Your objective =
Among the lines below, keep only those from the one containing "927 of scene.py. This part finishes it." through the one containing "# behind. The", and reproduce them exactly.

Extracted data =
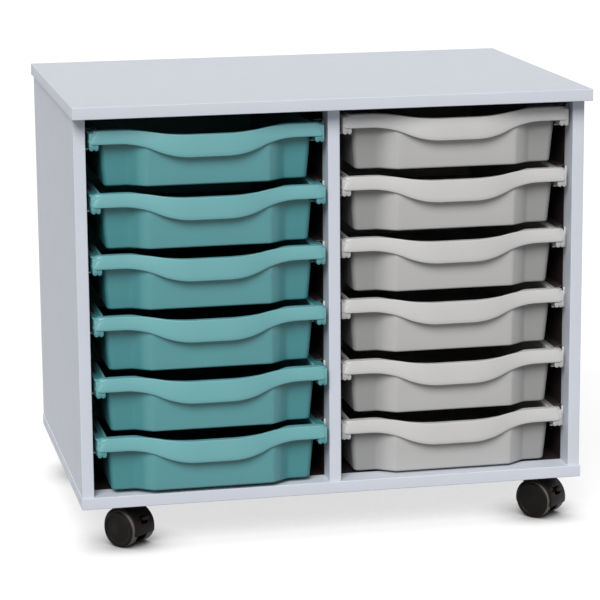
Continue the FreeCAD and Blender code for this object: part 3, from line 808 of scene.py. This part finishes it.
    def hanging_skin(self, stretch, t, edge):
        """Down the handle's face, round its lower edge and up its back."""
        corner = {"front_corner": t, "side": 1.0}.get(stretch, 0.0)
        low, bend = self.low_z(self.rim_at(stretch, t, 0)[0]), self.skin_round
        face_high, face_low = edge.top - edge.radius, low + bend
        points = []
        for n in range(1, 6):
            s = n / 6
            crown = self.skin_crown * math.sin(math.pi * s) * (1 - corner)
            at = self.rim_at(stretch, t, edge.lean * (1 - s) - crown)
            points.append((*at, face_high + s * (face_low - face_high)))
        for a in quarter(2):
            at = self.rim_at(stretch, t, bend * (1 - math.cos(a)))
            points.append((*at, low + bend * (1 - math.sin(a))))
        for a in quarter(2)[1:]:
            at = self.rim_at(stretch, t, self.skin - bend * (1 - math.sin(a)))
            points.append((*at, low + bend * (1 - math.cos(a))))
        taper = (0.5 + 2 * corner) * MM  # the skin thickens towards the rim, most at the sides
        under = self.under_z(*self.rim_at(stretch, t, self.skin + taper), edge)
        for s in (0.35, 0.7, 1.0):
            at = self.rim_at(stretch, t, self.skin + taper * s)
            points.append((*at, face_low + s * (under - face_low)))
        return points

    def bare_edge(self, stretch, t, edge):
        """Down the edge where no skin hangs, round it and a little way in, in as many points."""
        under = edge.top - self.rim
        row = 0.03 * MM
        points = []
        for n in range(1, 6):
            at = self.rim_at(stretch, t, edge.tuck)
            points.append((*at, edge.top - edge.radius - n * row))
        for a in quarter(2):
            at = self.rim_at(stretch, t, edge.tuck + edge.radius * (1 - math.cos(a)))
            points.append((*at, under + edge.radius * (1 - math.sin(a))))
        for inwards in (0.2, 0.4, 0.65, 0.95, 1.2):
            at = self.rim_at(stretch, t, edge.tuck + edge.radius + inwards * MM)
            points.append((*at, under))
        return points

    def lower_rim(self, stretch, t, edge, start):
        """In along the rim's lower face to the body's wall."""
        outer = Vector(start[:2])
        inner = self.wall_at(stretch, t, 0, -self.rim_round)
        inwards = [outer.lerp(inner, n / 7) for n in range(1, 8)]
        return [(*at, self.under_z(*at, edge)) for at in inwards]

    def outer_wall(self, stretch, t, under):
        """From under the rim down to the outer floor."""
        bend = self.floor_round
        rows = [(under - self.rim_round, 0)]
        rows += [(-share * self.height, 0) for share in self.WALL_ROWS]
        for a in quarter(5):
            rows.append((-self.height + bend * (1 - math.sin(a)), bend * (1 - math.cos(a))))
        rows.append((-self.height, 1.8 * bend))
        return self.wall_points(stretch, t, rows)

    def section(self, stretch, t, hangs):
        """Points from the inner floor over the rim to the outer floor, at one station."""
        edge = self.rim_edge(stretch, t, hangs)
        points = self.inner_wall(stretch, t) + self.upper_rim(stretch, t, edge)
        outside = self.hanging_skin if hangs else self.bare_edge
        points += outside(stretch, t, edge)
        points += self.lower_rim(stretch, t, edge, points[-1])
        return points + self.outer_wall(stretch, t, points[-1][2])

    def thin(self, x, y, z):
        """How deep a tone the thin wall has: none on handle and rim, most at the front wall's ends."""
        beside_body, below_handle, handle_high, skin_deep = 13.5 * MM, 0.5 * MM, 10 * MM, 1.8 * MM
        front_until, side_from = 25 * MM, 60 * MM
        leg_tone, rim_tone, panel_tone, end_tone, side_tone = 0.4, 0.7, 0.24, 0.6, 0.15
        if self.half - abs(x) < beside_body:
            if z < -self.looks.handle_height - below_handle:
                return leg_tone
            return rim_tone * smooth(y, self.overhang, self.overhang + 4 * MM)
        if z > self.top_z(x) - handle_high or y - self.rim_y(x) < skin_deep:
            return 0.0
        front = panel_tone + end_tone * smooth(abs(x), self.panel + 6 * MM, self.panel_end + 4 * MM)
        behind = smooth(y, front_until, side_from)
        return front * (1 - behind) + side_tone * behind

    def shell(self):
        """The moulding without its legs, as one closed skin in a bmesh."""
        bm = bmesh.new()
        right = [self.section(*station) for station in self.stations()]
        left = [[(-x, y, z) for x, y, z in section] for section in right[1:-1]]
        rings = right + left[::-1]
        verts = [[bm.verts.new(point) for point in section] for section in rings]
        for here, there in zip(verts, verts[1:] + verts[:1]):
            for n in range(len(here) - 1):
                bm.faces.new((here[n], there[n], there[n + 1], here[n + 1]))
        bm.faces.new([section[0] for section in verts])
        bm.faces.new([section[-1] for section in verts][::-1])
        bmesh.ops.recalc_face_normals(bm, faces=bm.faces)
        return bm

    def legs(self):
        """Two legs under each side rim, and the lobed plate that joins them at the front, each in a bmesh."""
        made = []
        leg, spacing, low = 2 * MM, 10 * MM, -25.5 * MM
        plate_back, overlap = 6 * MM, 1 * MM
        outer = self.half - 1 * MM
        inner = outer - spacing
        top = -self.rim_drop - self.rim / 2
        back = self.depth - 9 * MM
        for side in (1, -1):
            for x in (outer, inner):
                xs = sorted((side * x, side * (x - leg)))
                made.append(self.leg(xs, plate_back - overlap, back, low, top))
            made.append(self.lobes(side, inner - leg, outer, low, top, plate_back))
        return made

    def leg(self, xs, front, back, low, top):
        """One leg, whose front end is cut back under the lobes."""
        cut_long, cut_high = 9 * MM, 4.5 * MM
        outline = [(front, top), (front, low + cut_high), (front + cut_long, low), (back, low), (back, top)]
        bm = prism(*([(x, y, z) for y, z in outline] for x in xs))
        middle = (low + top) / 2
        lower = [edge for edge in bm.edges if max(vert.co.z for vert in edge.verts) < middle]
        round_edges(bm, lower, 0.6 * MM)
        return bm

    def lobes(self, side, x0, x1, low, top, back):
        """The plate at the legs' front ends, with two rounded teeth."""
        front = 2.2 * MM
        lobe = (x1 - x0) / 4
        outline = [(x0, top), (x1, top)]
        for middle, first in ((x1 - lobe, 0), (x0 + lobe, 1)):  # the teeth meet in one point
            for n in range(first, 9):
                a = n / 8 * math.pi
                outline.append((middle + lobe * math.cos(a), low + lobe * (1 - math.sin(a))))
        bm = prism(*([(side * x, y, z) for x, z in outline] for y in (front, back)))
        middle = (front + back) / 2
        foremost = [edge for edge in bm.edges if max(vert.co.y for vert in edge.verts) < middle]
        round_edges(bm, foremost, 0.8 * MM)
        return bm


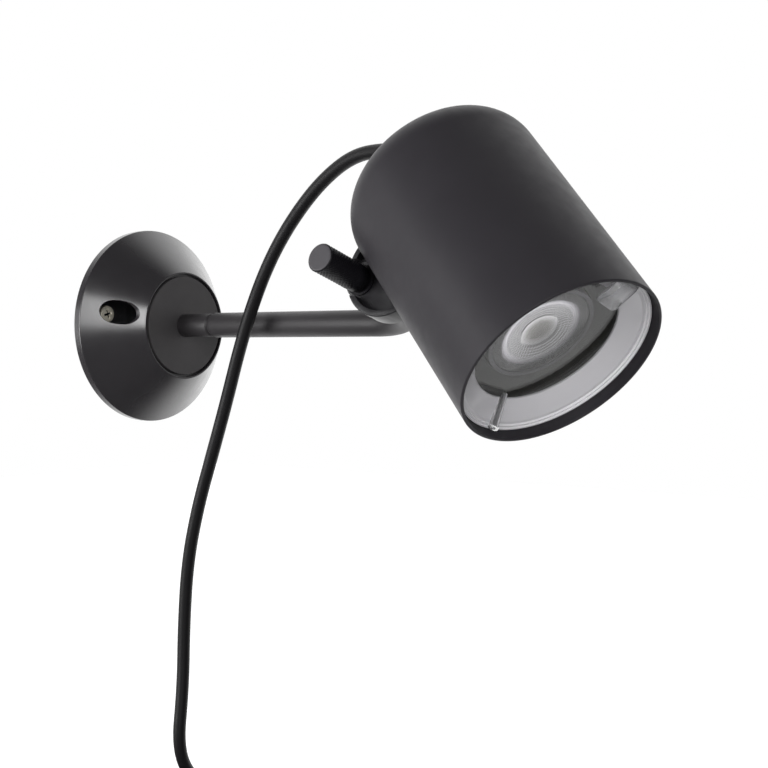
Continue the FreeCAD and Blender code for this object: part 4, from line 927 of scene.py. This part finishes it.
def relief_centre(share):
    """Centre line of the strain relief: an arc of 36 mm radius that leaves along the shade's axis."""
    out = -BEAM
    side = RELIEF_LEAN - out * (RELIEF_LEAN @ out)
    side = side / np.linalg.norm(side)
    turn = RELIEF_TURN * np.asarray(share)[..., None]
    place = GLAND_FACE / MM + RELIEF_BEND * (np.sin(turn) * out + (1 - np.cos(turn)) * side)
    return place, np.cos(turn) * out + np.sin(turn) * side


# %% [markdown]
# ## The put-away coil
# The length that nobody needs is wound up in a flat coil of two layers and tied. Its turns come from a formula:
# the radius shrinks steadily to the middle of the length and grows again, and the second layer lies one pitch
# behind. The line that follows cuts corners a little, so the points are moved outwards by the same amount.

# %% Coil
COIL_CENTRE = np.array([-36.0, -48.5, -296.0])
COIL_INNER = 26.7
COIL_PITCH = 7.7
COIL_TURNS = 5.125
COIL_START = np.radians(45.0)
COIL_EASE = 0.5
POINTS_PER_TURN = 16


def coil_line(turned):
    """Coil centre line: radius = inner + pitch * |turned - middle| / 2 pi, softened where it reverses."""
    along = turned - np.pi * COIL_TURNS
    radius = COIL_INNER + COIL_PITCH / (2 * np.pi) * (np.sqrt(along ** 2 + COIL_EASE ** 2) - COIL_EASE)
    share = np.clip(along / np.pi + 0.5, 0, 1)
    layer = COIL_PITCH * share ** 2 * (3 - 2 * share)
    angle = COIL_START - turned
    return COIL_CENTRE + np.stack([radius * np.cos(angle), layer, radius * np.sin(angle)], -1)


def coil_way(turned):
    """Direction of the coil's line, from two close points."""
    way = coil_line(turned + 1e-4) - coil_line(turned - 1e-4)
    return way / np.linalg.norm(way)


coil_begin = coil_line(0.0)
coil_in = coil_way(0.0)
coil_end_angle = 2 * np.pi * COIL_TURNS
tail_start = coil_line(coil_end_angle)
tail_way = coil_way(coil_end_angle)
plug_top = tail_start + tail_way * 9.0 + np.array([-0.6, 1.0, -19.0])
turn_step = 2 * np.pi / POINTS_PER_TURN
coil_angles = np.arange(turn_step, coil_end_angle, turn_step)
coil_bulge = 1 / np.cos(turn_step / 2)
coil_points = coil_line(coil_angles)
coil_points[:, [0, 2]] = COIL_CENTRE[[0, 2]] + (coil_points[:, [0, 2]] - COIL_CENTRE[[0, 2]]) * coil_bulge
print("coil points:", len(coil_points))

# %% [markdown]
# ## The lead's two stretches
# The arm turns on the wall and the head tips on the arm, so the lead is two cords: one bends between head and
# arm, and one between arm and wall. A round tube on a smooth line would twist if each ring were turned on its
# own, so a side direction is carried along the line from ring to ring.

# %% Smooth line and tube
relief_end, relief_way = (part[0] for part in relief_centre(np.array([1.0])))
split = (LEAD_ROUTE[UPPER_COUNT - 1] + LEAD_ROUTE[UPPER_COUNT]) / 2
upper_points = np.vstack([relief_end, relief_end + relief_way * FIRST_RUN, LEAD_ROUTE[:UPPER_COUNT], split])
lower_points = np.vstack([
    split, LEAD_ROUTE[UPPER_COUNT:], coil_begin - coil_in * 27.0 + np.array([-3.0, 0, 8.0]),
    coil_begin - coil_in * 9.0, coil_points, tail_start + tail_way * 9.0,
    plug_top + np.array([0, 0, 9.5]), plug_top])


def smooth_line(points):
    """Points, in metres, along a NURBS line of order 3 whose control points are given in millimetres."""
    data = bpy.data.curves.new("route", "CURVE")
    data.dimensions = "3D"
    spline = data.splines.new("NURBS")
    spline.points.add(len(points) - 1)
    spline.points.foreach_set("co", np.hstack([points * MM, np.ones((len(points), 1))]).ravel())
    spline.order_u = 3
    spline.use_endpoint_u = True
    spline.resolution_u = 8
    carrier = bpy.data.objects.new("route", data)
    line_mesh = bpy.data.meshes.new_from_object(carrier)
    line = np.zeros(len(line_mesh.vertices) * 3)
    line_mesh.vertices.foreach_get("co", line)
    for block, store in ((carrier, bpy.data.objects), (data, bpy.data.curves), (line_mesh, bpy.data.meshes)):
        store.remove(block)
    return line.reshape(-1, 3)


def carried_frames(line):
    """Two side directions at each point of a line, carried along it with as little twist as possible.

    Each step reflects the last side direction twice, first in the plane between two points and then in
    the plane between the two tangents."""
    tangent = np.gradient(line, axis=0)
    tangent /= np.linalg.norm(tangent, axis=1, keepdims=True)
    side = np.zeros_like(line)
    start = np.cross(tangent[0], [0.3, 0.2, 0.93])
    side[0] = start / np.linalg.norm(start)
    for index in range(len(line) - 1):
        step = line[index + 1] - line[index]
        mirror = 2 / (step @ step)
        side_seen = side[index] - mirror * (step @ side[index]) * step
        tangent_seen = tangent[index] - mirror * (step @ tangent[index]) * step
        between = tangent[index + 1] - tangent_seen
        size = between @ between
        side[index + 1] = side_seen - (2 / size * (between @ side_seen) * between if size > 1e-18 else 0)
    return side, np.cross(tangent, side)


def tube(line, radius, sides=20):
    """Points and faces of a round tube: centre + radius * (side cos a + other sin a), with flat end caps."""
    side, other = carried_frames(line)
    radius = np.broadcast_to(radius, len(line))[:, None, None]
    angle = np.linspace(0, 2 * np.pi, sides, endpoint=False)[None, :, None]
    rings = line[:, None] + radius * (np.cos(angle) * side[:, None] + np.sin(angle) * other[:, None])
    rings = np.concatenate([np.repeat(line[:1, None], sides, 1), rings, np.repeat(line[-1:, None], sides, 1)])
    return rings.reshape(-1, 3), grid_faces(len(rings), sides)[:, ::-1]


# %% [markdown]
# ## Declaring the lead
# Besides its mesh, each cord states its real length, its thickness, its stiffness and what hangs on its far
# end, so that the lead can be laid again for another use of the light. Its sheath is black and nearly matt.

# %% Lead
cord_sheath = coated("cord_sheath", colour("171618"), colour("141315"), 0.46, 0.54, 1200.0, 0.00003,
                     Specular_IOR_Level=0.25)


def make_cord(name, points, cad_names):
    """A cord as a tube along its smooth line, bending between two bodies, with its real length declared."""
    line = smooth_line(points)
    verts, faces = tube(line, CORD_RADIUS * MM)
    mesh = bpy.data.meshes.new(name)
    mesh.from_pydata(verts.tolist(), [], faces.tolist())
    finish_mesh(mesh, 50.0)
    mesh.materials.append(cord_sheath)
    piece = bpy.data.objects.new(name, mesh)
    bpy.context.scene.collection.objects.link(piece)
    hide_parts(*cad_names)
    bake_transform(piece)
    length = np.linalg.norm(np.diff(line, axis=0), axis=1).sum()
    return length


upper_length = make_cord("lead_upper", upper_points, ["cord_upper"])
lower_length = make_cord("lead_lower", lower_points, ["cord_lower", "cord_coil", "cord_tail"])
print("lead:", round(upper_length + lower_length, 3), "m outside the relief")

# %% [markdown]
# ## Strain relief
# Where the lead leaves the shade, a tapered rubber sleeve keeps it from kinking. Rings moulded into it let it
# bend evenly. The lead's own arc carries a radius that tapers and dips at each groove.

# %% Strain relief
RELIEF_START = 5.6
RELIEF_END = 4.1
RELIEF_GROOVES = 5
GROOVE_DEPTH = 0.55
RELIEF_ROWS = 140


def relief_radius(share):
    """Taper from start to end, minus a groove wherever a cosine along the sleeve is near its lowest."""
    wave = np.cos(2 * np.pi * share * RELIEF_GROOVES)
    groove = np.clip((-wave - 0.2) / 0.5, 0, 1) * np.clip(share / 0.05, 0, 1) * np.clip((1 - share) / 0.05, 0, 1)
    return RELIEF_START + (RELIEF_END - RELIEF_START) * share - GROOVE_DEPTH * groove


relief_share = np.linspace(0, 1, RELIEF_ROWS)
relief_line, _ = relief_centre(relief_share)
relief_points, relief_faces = tube(relief_line * MM, relief_radius(relief_share) * MM, 64)
make_piece("strain_relief_ribbed", relief_points, relief_faces, "head", [black_rubber], ["strain_relief"])

# %% [markdown]
# ## Studio
# In the photograph the light comes from a white backdrop behind the light, which lies to the far right, and
# from a soft lamp far to the left. The camera's side of the room is dim, and this is why the dark paint stays
# deep in the middle and grows bright at grazing angles. The world is a gradient by direction: bright towards
# the backdrop and dim elsewhere. Reflections see that gradient too, so metal and glass show the white
# backdrop. The camera sees plain white everywhere, also through the clear cover.

# %% World
scene = bpy.context.scene
BACKDROP_WAY = (0.866, 0.5, 0.09)
BACKDROP_STRENGTH = 1.6
ROOM_STRENGTH = 0.10
GRADIENT_ENDS = (0.05, 0.75)    # cosines of the angle to the backdrop's middle, where the gradient runs


def ray_math(tree, operation, first, second):
    """One number from two: MAXIMUM works as or, MULTIPLY as and, LESS_THAN compares."""
    node = add_node(tree, "ShaderNodeMath", operation=operation)
    for socket, value in zip(node.inputs, (first, second)):
        if isinstance(value, (int, float)):
            socket.default_value = value
        else:
            tree.links.new(value, socket)
    return node.outputs[0]


def seen_directly(tree):
    """1 for the camera's own rays and for those that only passed through clear plastic on their way."""
    path = add_node(tree, "ShaderNodeLightPath")
    bounces = ray_math(tree, "ADD", path.outputs["Diffuse Depth"], path.outputs["Glossy Depth"])
    straight = ray_math(tree, "MULTIPLY", path.outputs["Is Transmission Ray"],
                        ray_math(tree, "LESS_THAN", bounces, 0.5))
    return ray_math(tree, "MAXIMUM", path.outputs["Is Camera Ray"], straight)


def seen_in_gloss(tree):
    """1 for rays that were mirrored by a surface, also when they passed clear plastic afterwards."""
    path = add_node(tree, "ShaderNodeLightPath")
    mirrored = ray_math(tree, "GREATER_THAN", path.outputs["Glossy Depth"], 0.5)
    return ray_math(tree, "MAXIMUM", path.outputs["Is Glossy Ray"], mirrored)


world = bpy.data.worlds.new("studio")
scene.world = world
world.use_nodes = True
tree = world.node_tree
way = add_node(tree, "ShaderNodeTexCoord")
towards = add_node(tree, "ShaderNodeVectorMath", operation="DOT_PRODUCT")
towards.inputs[1].default_value = BACKDROP_WAY
tree.links.new(way.outputs["Object"], towards.inputs[0])
gradient = add_node(tree, "ShaderNodeMapRange", {"From Min": GRADIENT_ENDS[0], "From Max": GRADIENT_ENDS[1],
                    "To Min": ROOM_STRENGTH, "To Max": BACKDROP_STRENGTH}, interpolation_type="SMOOTHSTEP")
tree.links.new(towards.outputs["Value"], gradient.inputs["Value"])
room = tree.nodes["Background"]
room.inputs["Color"].default_value = (1, 1, 1, 1)
tree.links.new(gradient.outputs["Result"], room.inputs["Strength"])
white = add_node(tree, "ShaderNodeBackground", {"Color": (1, 1, 1, 1), "Strength": 1.0})
mix = add_node(tree, "ShaderNodeMixShader")
tree.links.new(seen_directly(tree), mix.inputs[0])
tree.links.new(room.outputs[0], mix.inputs[1])
tree.links.new(white.outputs[0], mix.inputs[2])
tree.links.new(mix.outputs[0], tree.nodes["World Output"].inputs["Surface"])

# %% [markdown]
# ## Floor
# The floor lies well below the light. To the camera it glows a little by itself, with lit paint on top. The
# glow is weaker just below the object, where lamp light makes up the rest, so a soft shadow stays on the
# floor there, and stronger farther out, so the floor runs on into the white backdrop. Reflections look
# through it to the backdrop, which in the photograph runs on below the light.

# %% Floor
FLOOR_HEIGHT = -0.42
FLOOR_SIZE = 6.0
FLOOR_PAINT = 0.62
BELOW_LIGHT = (-0.05, -0.2, FLOOR_HEIGHT)
GLOW_NEAR, GLOW_FAR = 0.42, 0.85
GLOW_GROWS = (0.1, 0.75)        # metres from the place below the light

half = FLOOR_SIZE / 2
floor_mesh = bpy.data.meshes.new("floor")
floor_mesh.from_pydata([(-half, -half, FLOOR_HEIGHT), (half, -half, FLOOR_HEIGHT),
                        (half, half, FLOOR_HEIGHT), (-half, half, FLOOR_HEIGHT)], [], [(0, 1, 2, 3)])
floor = bpy.data.objects.new("floor", floor_mesh)
scene.collection.objects.link(floor)
floor_finish, tree, shader = new_finish("floor_pale", (FLOOR_PAINT, FLOOR_PAINT, FLOOR_PAINT, 1), 0.9)
place = add_node(tree, "ShaderNodeTexCoord")
away = add_node(tree, "ShaderNodeVectorMath", operation="DISTANCE")
away.inputs[1].default_value = BELOW_LIGHT
more = add_node(tree, "ShaderNodeMapRange", {"From Min": GLOW_GROWS[0], "From Max": GLOW_GROWS[1],
                "To Min": GLOW_NEAR, "To Max": GLOW_FAR}, interpolation_type="SMOOTHSTEP")
glow = add_node(tree, "ShaderNodeEmission", {"Color": (1, 1, 1, 1)})
tree.links.new(place.outputs["Object"], away.inputs[0])
tree.links.new(away.outputs["Value"], more.inputs["Value"])
tree.links.new(more.outputs["Result"], glow.inputs["Strength"])
open_floor = add_node(tree, "ShaderNodeBsdfTransparent")
both = add_node(tree, "ShaderNodeAddShader")
tree.links.new(shader.outputs[0], both.inputs[0])
tree.links.new(glow.outputs[0], both.inputs[1])
camera_mix = add_node(tree, "ShaderNodeMixShader")
mirror_mix = add_node(tree, "ShaderNodeMixShader")
tree.links.new(seen_directly(tree), camera_mix.inputs[0])
tree.links.new(seen_in_gloss(tree), mirror_mix.inputs[0])
tree.links.new(shader.outputs[0], mirror_mix.inputs[1])
tree.links.new(open_floor.outputs[0], mirror_mix.inputs[2])
tree.links.new(mirror_mix.outputs[0], camera_mix.inputs[1])
tree.links.new(both.outputs[0], camera_mix.inputs[2])
tree.links.new(camera_mix.outputs[0], tree.nodes["Material Output"].inputs["Surface"])
floor_mesh.materials.append(floor_finish)
print("floor at", FLOOR_HEIGHT, "m")

# %% [markdown]
# ## Lamps
# A large soft lamp stands to the left, level with the light. A tall soft strip beside the camera gives the
# satin base its upright band of light. Each lamp is placed by a direction and a distance from the object.

# %% Lamps
STUDIO_CENTRE = np.array([-0.05, -0.2, 0.0])


def soft_lamp(name, azimuth, elevation, distance, width, height, power):
    """A rectangular area lamp at azimuth and elevation in degrees round the object, aimed at its middle."""
    azimuth, elevation = np.radians([azimuth, elevation])
    way = np.array([np.sin(azimuth) * np.cos(elevation), -np.cos(azimuth) * np.cos(elevation), np.sin(elevation)])
    data = bpy.data.lights.new(name, "AREA")
    data.shape = "RECTANGLE"
    data.size = width
    data.size_y = height
    data.energy = power
    lamp = bpy.data.objects.new(name, data)
    scene.collection.objects.link(lamp)
    aim = Vector((-way).tolist())
    place = Vector((STUDIO_CENTRE + way * distance).tolist())
    lamp.matrix_world = Matrix.Translation(place) @ aim.to_track_quat("-Z", "Y").to_matrix().to_4x4()
    lamp.visible_camera = False
    return lamp


soft_lamp("left_lamp", -125, 0, 1.2, 0.7, 0.7, 12.0)
soft_lamp("strip_lamp", -52, 14, 1.3, 0.25, 0.72, 7.2)
scene.view_settings.view_transform = "Standard"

Worked answer =
Continue the FreeCAD and Blender code for this object: part 4, from line 927 of scene.py. This part finishes it.
def relief_centre(share):
    """Centre line of the strain relief: an arc of 36 mm radius that leaves along the shade's axis."""
    out = -BEAM
    side = RELIEF_LEAN - out * (RELIEF_LEAN @ out)
    side = side / np.linalg.norm(side)
    turn = RELIEF_TURN * np.asarray(share)[..., None]
    place = GLAND_FACE / MM + RELIEF_BEND * (np.sin(turn) * out + (1 - np.cos(turn)) * side)
    return place, np.cos(turn) * out + np.sin(turn) * side


# %% [markdown]
# ## The put-away coil
# The length that nobody needs is wound up in a flat coil of two layers and tied. Its turns come from a formula:
# the radius shrinks steadily to the middle of the length and grows again, and the second layer lies one pitch
# behind. The line that follows cuts corners a little, so the points are moved outwards by the same amount.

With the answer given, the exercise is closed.